**WHAT YOU WILL DO**
Copy exactly the lines of the material below that run from the one containing "crease between them" through the one containing "obj.matrix_world = world". Copy no other lines.

**Entries with model source code**
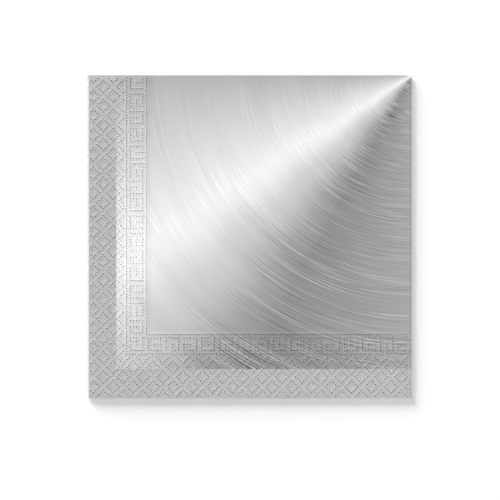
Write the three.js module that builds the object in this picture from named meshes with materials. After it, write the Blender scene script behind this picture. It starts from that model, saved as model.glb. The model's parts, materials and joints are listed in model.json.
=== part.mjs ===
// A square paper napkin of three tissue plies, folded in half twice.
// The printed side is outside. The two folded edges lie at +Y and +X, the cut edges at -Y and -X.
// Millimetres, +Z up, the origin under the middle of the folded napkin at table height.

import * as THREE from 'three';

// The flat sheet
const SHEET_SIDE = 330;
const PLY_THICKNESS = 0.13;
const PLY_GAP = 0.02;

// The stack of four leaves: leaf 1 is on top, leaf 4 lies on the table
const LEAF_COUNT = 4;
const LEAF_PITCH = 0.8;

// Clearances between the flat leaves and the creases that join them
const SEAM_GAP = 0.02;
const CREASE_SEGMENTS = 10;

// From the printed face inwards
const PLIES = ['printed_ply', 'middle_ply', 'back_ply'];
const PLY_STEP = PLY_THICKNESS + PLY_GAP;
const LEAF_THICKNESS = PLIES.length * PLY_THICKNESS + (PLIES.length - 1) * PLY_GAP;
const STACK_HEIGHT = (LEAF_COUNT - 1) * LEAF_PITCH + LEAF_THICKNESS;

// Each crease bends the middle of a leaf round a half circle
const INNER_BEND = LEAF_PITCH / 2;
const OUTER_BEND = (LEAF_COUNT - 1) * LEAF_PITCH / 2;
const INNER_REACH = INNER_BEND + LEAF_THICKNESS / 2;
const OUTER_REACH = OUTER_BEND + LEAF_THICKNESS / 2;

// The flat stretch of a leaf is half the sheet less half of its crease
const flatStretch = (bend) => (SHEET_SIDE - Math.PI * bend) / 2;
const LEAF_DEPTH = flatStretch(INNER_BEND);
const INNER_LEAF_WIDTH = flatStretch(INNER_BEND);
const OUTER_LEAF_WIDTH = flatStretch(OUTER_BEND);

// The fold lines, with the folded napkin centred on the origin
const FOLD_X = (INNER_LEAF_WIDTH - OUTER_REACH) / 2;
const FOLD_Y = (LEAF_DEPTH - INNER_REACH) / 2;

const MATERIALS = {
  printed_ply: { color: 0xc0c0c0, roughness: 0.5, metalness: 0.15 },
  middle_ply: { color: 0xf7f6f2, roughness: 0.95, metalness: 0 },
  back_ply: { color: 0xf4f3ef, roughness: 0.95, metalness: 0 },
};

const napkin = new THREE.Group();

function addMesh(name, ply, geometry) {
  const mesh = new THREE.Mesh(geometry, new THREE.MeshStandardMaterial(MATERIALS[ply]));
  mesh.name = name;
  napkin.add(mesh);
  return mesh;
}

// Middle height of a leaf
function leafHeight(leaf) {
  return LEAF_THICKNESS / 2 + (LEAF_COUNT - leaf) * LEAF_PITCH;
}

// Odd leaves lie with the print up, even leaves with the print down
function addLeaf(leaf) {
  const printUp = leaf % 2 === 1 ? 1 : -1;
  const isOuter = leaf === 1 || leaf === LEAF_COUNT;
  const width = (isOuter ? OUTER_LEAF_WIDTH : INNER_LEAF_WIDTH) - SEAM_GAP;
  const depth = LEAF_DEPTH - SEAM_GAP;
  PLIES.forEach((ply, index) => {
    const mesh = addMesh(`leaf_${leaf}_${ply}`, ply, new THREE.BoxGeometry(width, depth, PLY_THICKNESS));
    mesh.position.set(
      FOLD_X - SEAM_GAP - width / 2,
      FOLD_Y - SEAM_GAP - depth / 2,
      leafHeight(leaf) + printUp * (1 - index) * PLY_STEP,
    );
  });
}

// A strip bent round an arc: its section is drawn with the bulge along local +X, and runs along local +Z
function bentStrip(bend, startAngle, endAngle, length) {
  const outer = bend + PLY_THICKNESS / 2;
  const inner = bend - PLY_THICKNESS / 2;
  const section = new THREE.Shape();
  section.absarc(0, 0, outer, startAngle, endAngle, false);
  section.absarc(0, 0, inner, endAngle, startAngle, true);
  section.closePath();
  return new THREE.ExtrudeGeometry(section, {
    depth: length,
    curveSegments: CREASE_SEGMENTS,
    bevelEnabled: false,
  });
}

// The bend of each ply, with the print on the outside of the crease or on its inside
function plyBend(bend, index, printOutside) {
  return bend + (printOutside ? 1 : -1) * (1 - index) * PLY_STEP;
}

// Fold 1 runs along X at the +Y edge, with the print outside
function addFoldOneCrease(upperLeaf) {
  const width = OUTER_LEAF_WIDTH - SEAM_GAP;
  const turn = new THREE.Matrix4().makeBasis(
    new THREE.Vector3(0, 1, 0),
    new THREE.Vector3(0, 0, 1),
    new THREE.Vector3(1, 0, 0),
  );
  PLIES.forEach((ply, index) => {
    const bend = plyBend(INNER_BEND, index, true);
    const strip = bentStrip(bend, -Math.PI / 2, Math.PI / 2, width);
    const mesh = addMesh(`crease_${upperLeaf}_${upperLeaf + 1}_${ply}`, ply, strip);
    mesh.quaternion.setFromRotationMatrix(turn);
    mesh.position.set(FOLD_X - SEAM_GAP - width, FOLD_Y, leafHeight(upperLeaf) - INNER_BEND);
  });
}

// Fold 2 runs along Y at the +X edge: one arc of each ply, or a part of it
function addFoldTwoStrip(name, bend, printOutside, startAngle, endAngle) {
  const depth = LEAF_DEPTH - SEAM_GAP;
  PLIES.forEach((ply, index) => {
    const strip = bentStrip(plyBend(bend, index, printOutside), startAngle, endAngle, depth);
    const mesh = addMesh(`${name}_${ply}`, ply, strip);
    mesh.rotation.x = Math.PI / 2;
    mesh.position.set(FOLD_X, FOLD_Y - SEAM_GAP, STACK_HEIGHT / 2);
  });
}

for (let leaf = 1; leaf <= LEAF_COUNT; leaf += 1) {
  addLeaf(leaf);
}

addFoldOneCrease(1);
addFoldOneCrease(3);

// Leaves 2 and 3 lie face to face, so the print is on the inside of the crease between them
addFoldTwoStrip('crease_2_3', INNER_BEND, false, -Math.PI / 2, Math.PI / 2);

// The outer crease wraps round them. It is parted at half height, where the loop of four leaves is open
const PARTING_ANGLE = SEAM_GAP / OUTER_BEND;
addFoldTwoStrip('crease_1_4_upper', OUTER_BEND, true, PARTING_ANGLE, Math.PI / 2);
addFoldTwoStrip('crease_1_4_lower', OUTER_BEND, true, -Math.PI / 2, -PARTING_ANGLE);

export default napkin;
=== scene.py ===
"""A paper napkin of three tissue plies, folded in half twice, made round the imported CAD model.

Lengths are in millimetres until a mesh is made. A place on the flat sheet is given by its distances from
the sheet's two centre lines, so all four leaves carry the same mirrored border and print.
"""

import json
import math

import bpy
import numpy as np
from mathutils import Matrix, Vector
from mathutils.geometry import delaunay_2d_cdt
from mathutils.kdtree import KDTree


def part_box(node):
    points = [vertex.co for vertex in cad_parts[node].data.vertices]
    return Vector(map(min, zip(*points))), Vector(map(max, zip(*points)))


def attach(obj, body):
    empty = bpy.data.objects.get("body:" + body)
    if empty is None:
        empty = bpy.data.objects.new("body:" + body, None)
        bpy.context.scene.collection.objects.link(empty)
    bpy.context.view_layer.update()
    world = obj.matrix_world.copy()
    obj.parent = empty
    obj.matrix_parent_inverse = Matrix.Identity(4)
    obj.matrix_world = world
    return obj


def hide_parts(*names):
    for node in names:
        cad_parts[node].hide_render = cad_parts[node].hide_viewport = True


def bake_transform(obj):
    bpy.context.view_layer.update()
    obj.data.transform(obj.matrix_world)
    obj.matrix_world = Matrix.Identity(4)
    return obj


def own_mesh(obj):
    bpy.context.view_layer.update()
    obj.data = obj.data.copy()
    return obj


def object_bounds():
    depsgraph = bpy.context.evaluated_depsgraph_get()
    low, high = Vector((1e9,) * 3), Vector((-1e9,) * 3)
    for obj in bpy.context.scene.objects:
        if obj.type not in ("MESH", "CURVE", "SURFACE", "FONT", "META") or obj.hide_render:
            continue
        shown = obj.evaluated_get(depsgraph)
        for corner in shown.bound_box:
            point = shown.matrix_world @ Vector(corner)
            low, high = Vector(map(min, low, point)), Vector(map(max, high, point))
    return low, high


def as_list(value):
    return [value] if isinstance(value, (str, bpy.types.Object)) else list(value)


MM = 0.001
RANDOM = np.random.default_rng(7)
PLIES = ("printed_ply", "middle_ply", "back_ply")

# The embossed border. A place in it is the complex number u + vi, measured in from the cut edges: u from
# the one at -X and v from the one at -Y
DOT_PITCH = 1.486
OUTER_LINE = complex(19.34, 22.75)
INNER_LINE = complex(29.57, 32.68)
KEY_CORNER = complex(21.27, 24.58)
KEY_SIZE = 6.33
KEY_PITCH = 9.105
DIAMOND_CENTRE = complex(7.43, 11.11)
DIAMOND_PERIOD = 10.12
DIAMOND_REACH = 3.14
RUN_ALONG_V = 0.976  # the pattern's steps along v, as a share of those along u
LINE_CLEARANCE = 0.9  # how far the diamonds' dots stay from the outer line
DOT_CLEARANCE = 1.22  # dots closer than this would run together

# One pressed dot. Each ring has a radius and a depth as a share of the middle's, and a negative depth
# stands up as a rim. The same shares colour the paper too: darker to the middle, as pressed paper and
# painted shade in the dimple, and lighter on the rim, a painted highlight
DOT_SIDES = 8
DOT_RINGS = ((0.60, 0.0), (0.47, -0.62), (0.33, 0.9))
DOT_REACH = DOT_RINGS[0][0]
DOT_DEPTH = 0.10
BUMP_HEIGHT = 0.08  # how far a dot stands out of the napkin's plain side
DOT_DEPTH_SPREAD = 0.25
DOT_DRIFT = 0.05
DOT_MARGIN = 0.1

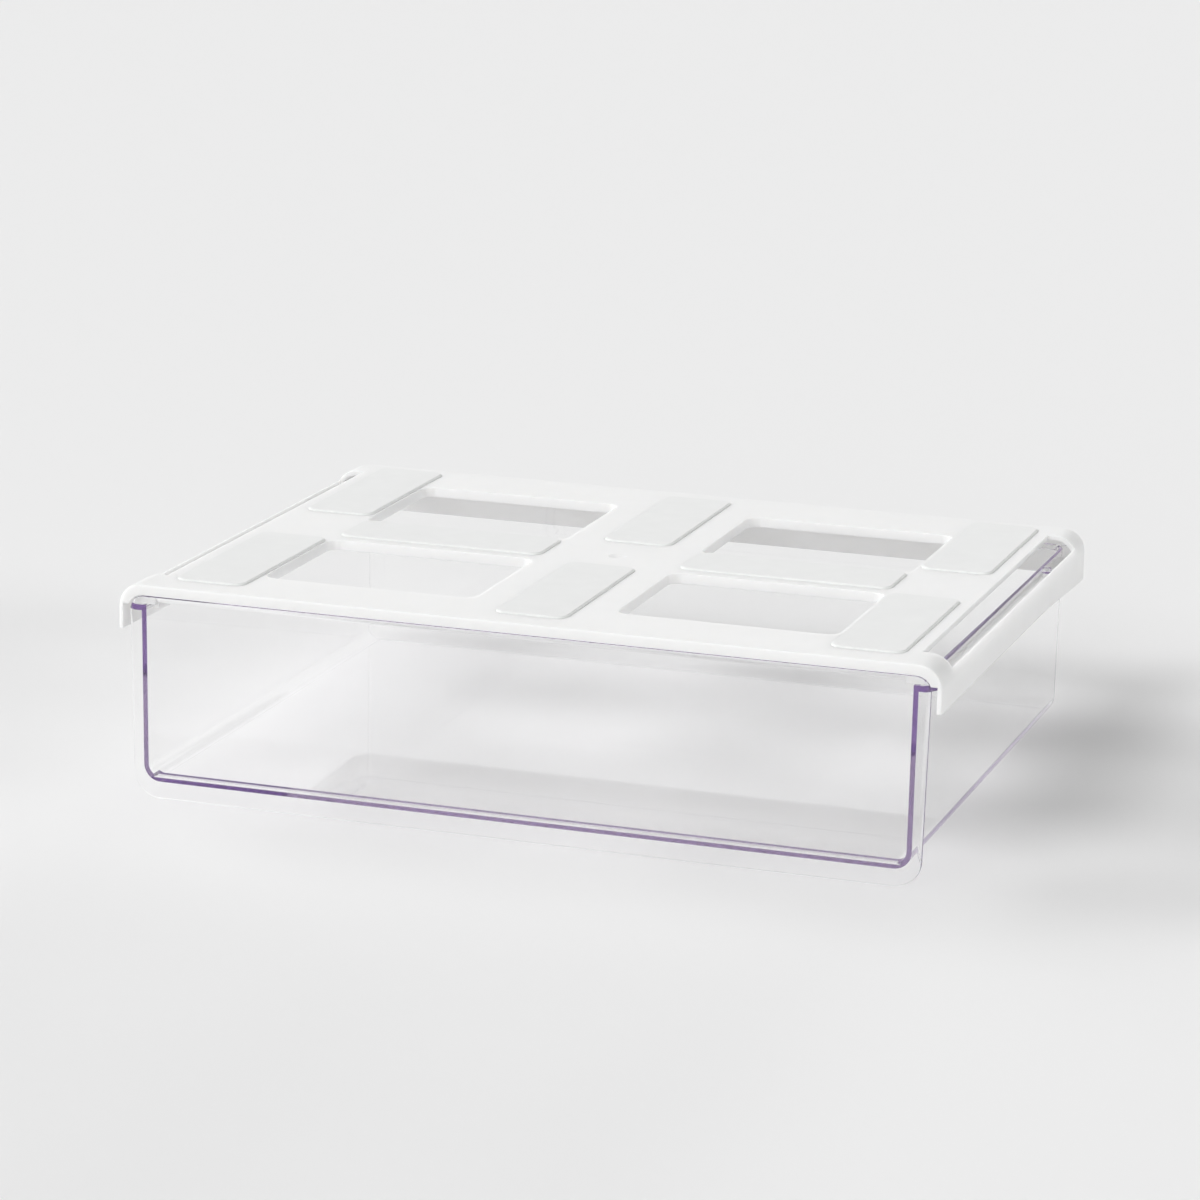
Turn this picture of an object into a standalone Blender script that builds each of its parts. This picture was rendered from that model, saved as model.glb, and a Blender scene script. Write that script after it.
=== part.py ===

**TASK RESULT**
// Leaves 2 and 3 lie face to face, so the print is on the inside of the crease between them
addFoldTwoStrip('crease_2_3', INNER_BEND, false, -Math.PI / 2, Math.PI / 2);

// The outer crease wraps round them. It is parted at half height, where the loop of four leaves is open
const PARTING_ANGLE = SEAM_GAP / OUTER_BEND;
addFoldTwoStrip('crease_1_4_upper', OUTER_BEND, true, PARTING_ANGLE, Math.PI / 2);
addFoldTwoStrip('crease_1_4_lower', OUTER_BEND, true, -Math.PI / 2, -PARTING_ANGLE);

export default napkin;
=== scene.py ===
"""A paper napkin of three tissue plies, folded in half twice, made round the imported CAD model.

Lengths are in millimetres until a mesh is made. A place on the flat sheet is given by its distances from
the sheet's two centre lines, so all four leaves carry the same mirrored border and print.
"""

import json
import math

import bpy
import numpy as np
from mathutils import Matrix, Vector
from mathutils.geometry import delaunay_2d_cdt
from mathutils.kdtree import KDTree


def part_box(node):
    points = [vertex.co for vertex in cad_parts[node].data.vertices]
    return Vector(map(min, zip(*points))), Vector(map(max, zip(*points)))


def attach(obj, body):
    empty = bpy.data.objects.get("body:" + body)
    if empty is None:
        empty = bpy.data.objects.new("body:" + body, None)
        bpy.context.scene.collection.objects.link(empty)
    bpy.context.view_layer.update()
    world = obj.matrix_world.copy()
    obj.parent = empty
    obj.matrix_parent_inverse = Matrix.Identity(4)
    obj.matrix_world = world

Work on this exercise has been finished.